_Set exercise_
In the listing below, find the line holding "grey, teal, inner" and the line holding "if empty is". Write out those two lines and all lines between, exactly, and nothing more.

————————

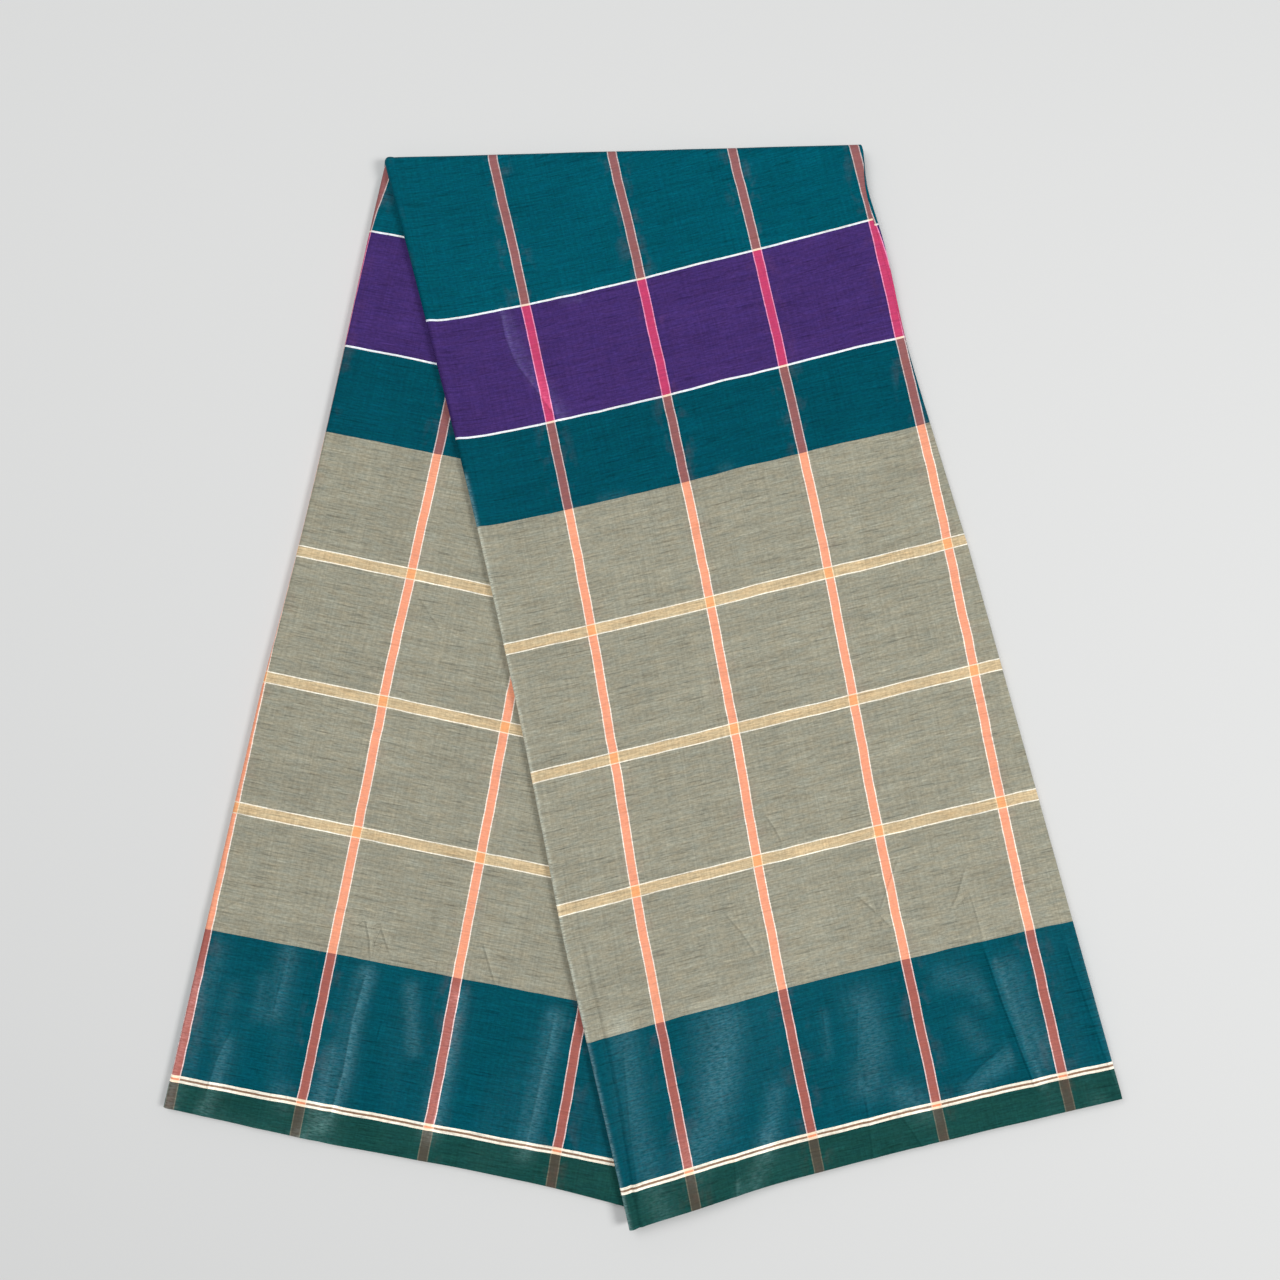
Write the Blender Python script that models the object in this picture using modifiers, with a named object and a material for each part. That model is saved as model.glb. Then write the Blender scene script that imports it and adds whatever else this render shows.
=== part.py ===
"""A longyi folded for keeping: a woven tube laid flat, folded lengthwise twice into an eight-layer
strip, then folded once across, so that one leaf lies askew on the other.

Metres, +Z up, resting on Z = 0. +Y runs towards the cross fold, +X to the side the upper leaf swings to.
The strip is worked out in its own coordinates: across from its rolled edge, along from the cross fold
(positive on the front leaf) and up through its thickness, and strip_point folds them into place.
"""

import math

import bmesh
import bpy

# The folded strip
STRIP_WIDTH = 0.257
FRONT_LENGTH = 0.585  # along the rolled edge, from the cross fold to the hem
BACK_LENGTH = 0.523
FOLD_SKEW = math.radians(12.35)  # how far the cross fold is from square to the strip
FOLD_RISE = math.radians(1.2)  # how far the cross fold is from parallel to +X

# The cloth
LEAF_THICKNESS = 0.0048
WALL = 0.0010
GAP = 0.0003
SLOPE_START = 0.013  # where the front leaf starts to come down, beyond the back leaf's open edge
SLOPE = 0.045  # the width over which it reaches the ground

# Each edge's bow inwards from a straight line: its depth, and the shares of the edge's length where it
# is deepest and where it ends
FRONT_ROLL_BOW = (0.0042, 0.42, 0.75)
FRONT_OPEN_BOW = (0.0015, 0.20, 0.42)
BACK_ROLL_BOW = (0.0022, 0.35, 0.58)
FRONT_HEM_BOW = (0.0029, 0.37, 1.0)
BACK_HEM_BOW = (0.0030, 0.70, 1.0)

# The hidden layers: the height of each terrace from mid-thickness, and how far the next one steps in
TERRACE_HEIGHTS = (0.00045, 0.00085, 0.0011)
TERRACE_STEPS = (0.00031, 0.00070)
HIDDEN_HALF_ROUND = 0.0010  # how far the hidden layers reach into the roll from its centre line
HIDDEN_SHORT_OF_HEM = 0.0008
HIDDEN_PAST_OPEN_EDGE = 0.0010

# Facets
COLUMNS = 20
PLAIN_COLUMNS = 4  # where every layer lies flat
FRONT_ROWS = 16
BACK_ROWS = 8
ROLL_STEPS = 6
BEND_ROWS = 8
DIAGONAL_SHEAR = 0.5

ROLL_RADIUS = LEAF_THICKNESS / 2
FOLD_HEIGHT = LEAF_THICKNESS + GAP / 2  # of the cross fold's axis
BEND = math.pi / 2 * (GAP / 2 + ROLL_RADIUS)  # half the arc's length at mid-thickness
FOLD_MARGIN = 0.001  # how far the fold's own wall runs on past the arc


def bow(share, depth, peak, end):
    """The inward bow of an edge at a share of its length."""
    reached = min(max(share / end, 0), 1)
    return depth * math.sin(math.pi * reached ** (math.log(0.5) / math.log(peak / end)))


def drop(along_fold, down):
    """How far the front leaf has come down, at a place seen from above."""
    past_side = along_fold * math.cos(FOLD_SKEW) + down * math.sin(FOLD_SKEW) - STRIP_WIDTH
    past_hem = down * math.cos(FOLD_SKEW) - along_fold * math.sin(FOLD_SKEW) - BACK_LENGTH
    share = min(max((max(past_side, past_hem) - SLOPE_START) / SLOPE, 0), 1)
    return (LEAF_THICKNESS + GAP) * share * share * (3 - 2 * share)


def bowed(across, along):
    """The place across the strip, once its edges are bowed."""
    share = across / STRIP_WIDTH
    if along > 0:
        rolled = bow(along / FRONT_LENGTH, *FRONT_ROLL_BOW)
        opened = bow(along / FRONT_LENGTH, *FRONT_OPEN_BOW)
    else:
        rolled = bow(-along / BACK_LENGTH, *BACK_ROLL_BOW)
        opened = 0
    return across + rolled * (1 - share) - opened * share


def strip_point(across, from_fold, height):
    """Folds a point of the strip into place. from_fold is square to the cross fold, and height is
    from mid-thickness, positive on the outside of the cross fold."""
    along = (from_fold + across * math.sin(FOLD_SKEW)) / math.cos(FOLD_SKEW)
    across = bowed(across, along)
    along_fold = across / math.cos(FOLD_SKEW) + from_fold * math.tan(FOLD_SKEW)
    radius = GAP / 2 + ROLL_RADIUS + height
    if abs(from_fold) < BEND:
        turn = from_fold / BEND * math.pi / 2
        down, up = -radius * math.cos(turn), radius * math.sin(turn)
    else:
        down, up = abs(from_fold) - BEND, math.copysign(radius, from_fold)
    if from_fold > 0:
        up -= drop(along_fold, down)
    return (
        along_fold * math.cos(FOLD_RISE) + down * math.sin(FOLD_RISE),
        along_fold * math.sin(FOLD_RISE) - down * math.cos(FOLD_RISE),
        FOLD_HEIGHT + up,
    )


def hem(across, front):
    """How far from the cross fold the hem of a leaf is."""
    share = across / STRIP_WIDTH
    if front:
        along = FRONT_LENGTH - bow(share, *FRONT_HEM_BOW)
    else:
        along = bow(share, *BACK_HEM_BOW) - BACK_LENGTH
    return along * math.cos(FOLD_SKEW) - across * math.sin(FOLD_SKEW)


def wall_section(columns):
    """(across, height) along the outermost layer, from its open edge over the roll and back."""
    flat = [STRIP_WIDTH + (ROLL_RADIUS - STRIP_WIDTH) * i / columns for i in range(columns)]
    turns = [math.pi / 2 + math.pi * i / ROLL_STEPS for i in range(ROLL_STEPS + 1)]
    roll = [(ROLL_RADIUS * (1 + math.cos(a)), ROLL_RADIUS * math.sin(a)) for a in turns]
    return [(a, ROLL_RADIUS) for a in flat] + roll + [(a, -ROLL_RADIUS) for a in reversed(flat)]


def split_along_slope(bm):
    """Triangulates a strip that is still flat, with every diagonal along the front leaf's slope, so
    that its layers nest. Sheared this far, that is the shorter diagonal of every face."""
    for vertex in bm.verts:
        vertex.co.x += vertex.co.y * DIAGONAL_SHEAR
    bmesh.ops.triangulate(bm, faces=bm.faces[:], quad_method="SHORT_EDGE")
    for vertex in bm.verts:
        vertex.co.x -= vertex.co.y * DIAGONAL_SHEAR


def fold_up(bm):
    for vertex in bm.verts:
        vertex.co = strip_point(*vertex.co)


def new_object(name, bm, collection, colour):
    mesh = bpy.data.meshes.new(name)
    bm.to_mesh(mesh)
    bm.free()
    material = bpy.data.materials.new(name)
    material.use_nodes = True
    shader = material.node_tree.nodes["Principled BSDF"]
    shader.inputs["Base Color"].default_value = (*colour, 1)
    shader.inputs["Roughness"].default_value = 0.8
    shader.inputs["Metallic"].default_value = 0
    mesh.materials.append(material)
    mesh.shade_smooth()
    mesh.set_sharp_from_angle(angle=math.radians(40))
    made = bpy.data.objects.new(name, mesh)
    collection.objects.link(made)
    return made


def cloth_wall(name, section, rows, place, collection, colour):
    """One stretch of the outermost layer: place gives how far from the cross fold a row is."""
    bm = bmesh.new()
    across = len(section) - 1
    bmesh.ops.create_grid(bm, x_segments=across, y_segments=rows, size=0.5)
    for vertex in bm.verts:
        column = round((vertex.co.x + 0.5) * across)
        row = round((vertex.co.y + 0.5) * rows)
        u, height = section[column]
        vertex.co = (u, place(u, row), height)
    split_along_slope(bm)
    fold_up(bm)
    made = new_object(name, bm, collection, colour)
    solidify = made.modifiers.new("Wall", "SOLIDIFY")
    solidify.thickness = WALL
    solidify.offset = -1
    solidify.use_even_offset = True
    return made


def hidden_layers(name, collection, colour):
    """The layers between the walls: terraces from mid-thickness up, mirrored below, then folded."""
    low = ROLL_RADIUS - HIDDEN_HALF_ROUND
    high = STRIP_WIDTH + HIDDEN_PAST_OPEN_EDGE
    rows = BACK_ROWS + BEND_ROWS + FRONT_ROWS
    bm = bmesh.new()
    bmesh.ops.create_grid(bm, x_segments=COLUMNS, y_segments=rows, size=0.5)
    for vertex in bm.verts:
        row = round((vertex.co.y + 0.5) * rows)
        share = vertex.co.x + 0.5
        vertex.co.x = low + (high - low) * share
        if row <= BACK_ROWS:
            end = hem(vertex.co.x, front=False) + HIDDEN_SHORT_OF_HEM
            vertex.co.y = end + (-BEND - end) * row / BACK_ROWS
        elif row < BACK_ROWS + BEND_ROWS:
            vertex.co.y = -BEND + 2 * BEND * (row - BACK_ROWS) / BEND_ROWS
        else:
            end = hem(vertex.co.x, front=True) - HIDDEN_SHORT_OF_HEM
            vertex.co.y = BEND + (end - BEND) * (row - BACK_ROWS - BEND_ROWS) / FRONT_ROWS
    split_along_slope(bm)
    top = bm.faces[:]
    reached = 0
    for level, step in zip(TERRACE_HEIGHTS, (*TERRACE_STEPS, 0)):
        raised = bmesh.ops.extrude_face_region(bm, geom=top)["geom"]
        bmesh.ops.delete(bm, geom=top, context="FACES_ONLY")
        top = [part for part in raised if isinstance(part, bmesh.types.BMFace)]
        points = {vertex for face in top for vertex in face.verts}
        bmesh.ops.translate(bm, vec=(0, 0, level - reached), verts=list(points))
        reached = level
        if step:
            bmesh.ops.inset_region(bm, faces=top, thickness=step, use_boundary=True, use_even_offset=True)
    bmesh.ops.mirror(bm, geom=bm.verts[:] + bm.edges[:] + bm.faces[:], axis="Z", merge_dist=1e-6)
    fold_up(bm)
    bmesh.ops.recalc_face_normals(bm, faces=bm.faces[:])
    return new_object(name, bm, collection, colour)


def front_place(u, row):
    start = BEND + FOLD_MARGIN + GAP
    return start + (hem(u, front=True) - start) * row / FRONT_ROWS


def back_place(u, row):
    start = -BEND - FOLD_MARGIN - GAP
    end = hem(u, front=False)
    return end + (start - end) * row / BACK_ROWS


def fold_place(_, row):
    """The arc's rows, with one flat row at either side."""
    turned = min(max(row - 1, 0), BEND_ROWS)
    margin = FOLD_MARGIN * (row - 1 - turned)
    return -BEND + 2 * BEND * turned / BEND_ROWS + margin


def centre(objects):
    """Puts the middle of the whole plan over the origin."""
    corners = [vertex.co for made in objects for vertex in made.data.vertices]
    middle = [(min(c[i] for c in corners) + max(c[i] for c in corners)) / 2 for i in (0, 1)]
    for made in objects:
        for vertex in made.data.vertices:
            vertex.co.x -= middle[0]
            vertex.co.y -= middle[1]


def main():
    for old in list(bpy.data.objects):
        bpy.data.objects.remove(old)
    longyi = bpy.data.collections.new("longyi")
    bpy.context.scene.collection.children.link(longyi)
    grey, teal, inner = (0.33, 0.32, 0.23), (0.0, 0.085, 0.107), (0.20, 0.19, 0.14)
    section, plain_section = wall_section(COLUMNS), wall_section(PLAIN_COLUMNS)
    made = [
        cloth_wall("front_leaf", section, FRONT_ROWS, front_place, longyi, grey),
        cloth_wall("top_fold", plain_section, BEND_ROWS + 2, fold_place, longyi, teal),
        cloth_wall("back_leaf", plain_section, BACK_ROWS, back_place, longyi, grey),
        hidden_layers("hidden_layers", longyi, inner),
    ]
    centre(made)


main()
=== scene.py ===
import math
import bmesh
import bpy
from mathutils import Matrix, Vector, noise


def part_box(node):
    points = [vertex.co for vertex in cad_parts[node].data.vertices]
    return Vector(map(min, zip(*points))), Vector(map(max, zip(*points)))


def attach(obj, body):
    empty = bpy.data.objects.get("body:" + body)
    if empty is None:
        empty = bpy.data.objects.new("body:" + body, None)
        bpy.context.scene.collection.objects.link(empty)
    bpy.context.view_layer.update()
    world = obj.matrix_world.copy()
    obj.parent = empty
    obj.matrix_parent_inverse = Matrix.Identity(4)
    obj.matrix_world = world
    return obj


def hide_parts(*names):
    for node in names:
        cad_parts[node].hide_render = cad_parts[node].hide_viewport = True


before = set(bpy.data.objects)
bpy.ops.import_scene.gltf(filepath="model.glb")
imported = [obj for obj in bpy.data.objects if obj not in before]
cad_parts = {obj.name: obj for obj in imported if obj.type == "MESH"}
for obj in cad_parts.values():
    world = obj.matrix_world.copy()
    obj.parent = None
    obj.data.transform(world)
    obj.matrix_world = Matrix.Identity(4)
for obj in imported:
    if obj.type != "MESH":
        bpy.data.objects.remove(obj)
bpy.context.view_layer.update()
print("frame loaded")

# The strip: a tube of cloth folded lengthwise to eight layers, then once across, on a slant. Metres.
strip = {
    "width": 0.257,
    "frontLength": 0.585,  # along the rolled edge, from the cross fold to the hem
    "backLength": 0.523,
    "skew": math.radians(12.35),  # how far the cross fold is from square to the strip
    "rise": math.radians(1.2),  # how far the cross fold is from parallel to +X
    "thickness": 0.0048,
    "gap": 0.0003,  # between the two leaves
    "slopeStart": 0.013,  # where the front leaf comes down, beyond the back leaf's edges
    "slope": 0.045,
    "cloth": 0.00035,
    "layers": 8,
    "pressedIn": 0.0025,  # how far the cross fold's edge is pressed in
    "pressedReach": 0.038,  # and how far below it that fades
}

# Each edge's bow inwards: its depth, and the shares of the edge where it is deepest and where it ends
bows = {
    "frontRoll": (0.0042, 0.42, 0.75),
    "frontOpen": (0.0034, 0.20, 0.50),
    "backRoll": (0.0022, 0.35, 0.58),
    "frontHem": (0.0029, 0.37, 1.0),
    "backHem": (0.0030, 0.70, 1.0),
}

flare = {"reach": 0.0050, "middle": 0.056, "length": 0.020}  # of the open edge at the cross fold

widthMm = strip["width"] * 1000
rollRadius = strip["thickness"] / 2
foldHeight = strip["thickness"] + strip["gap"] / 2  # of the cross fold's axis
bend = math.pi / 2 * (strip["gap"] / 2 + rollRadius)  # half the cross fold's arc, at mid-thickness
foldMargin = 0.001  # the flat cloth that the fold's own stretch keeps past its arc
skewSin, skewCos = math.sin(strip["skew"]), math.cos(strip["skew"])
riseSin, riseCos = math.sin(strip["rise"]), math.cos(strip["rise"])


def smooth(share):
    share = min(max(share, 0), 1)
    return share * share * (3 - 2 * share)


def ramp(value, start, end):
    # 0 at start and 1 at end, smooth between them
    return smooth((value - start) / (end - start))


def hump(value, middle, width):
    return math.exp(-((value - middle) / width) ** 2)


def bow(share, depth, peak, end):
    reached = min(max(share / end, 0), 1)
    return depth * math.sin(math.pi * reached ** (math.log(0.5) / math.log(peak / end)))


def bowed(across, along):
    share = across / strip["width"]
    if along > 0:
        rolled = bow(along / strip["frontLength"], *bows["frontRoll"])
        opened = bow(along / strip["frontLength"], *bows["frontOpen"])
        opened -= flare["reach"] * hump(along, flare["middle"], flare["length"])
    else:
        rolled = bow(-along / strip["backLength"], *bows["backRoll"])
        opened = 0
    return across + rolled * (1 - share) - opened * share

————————

_Written answer_
    grey, teal, inner = (0.33, 0.32, 0.23), (0.0, 0.085, 0.107), (0.20, 0.19, 0.14)
    section, plain_section = wall_section(COLUMNS), wall_section(PLAIN_COLUMNS)
    made = [
        cloth_wall("front_leaf", section, FRONT_ROWS, front_place, longyi, grey),
        cloth_wall("top_fold", plain_section, BEND_ROWS + 2, fold_place, longyi, teal),
        cloth_wall("back_leaf", plain_section, BACK_ROWS, back_place, longyi, grey),
        hidden_layers("hidden_layers", longyi, inner),
    ]
    centre(made)


main()
=== scene.py ===
import math
import bmesh
import bpy
from mathutils import Matrix, Vector, noise


def part_box(node):
    points = [vertex.co for vertex in cad_parts[node].data.vertices]
    return Vector(map(min, zip(*points))), Vector(map(max, zip(*points)))


def attach(obj, body):
    empty = bpy.data.objects.get("body:" + body)
    if empty is None:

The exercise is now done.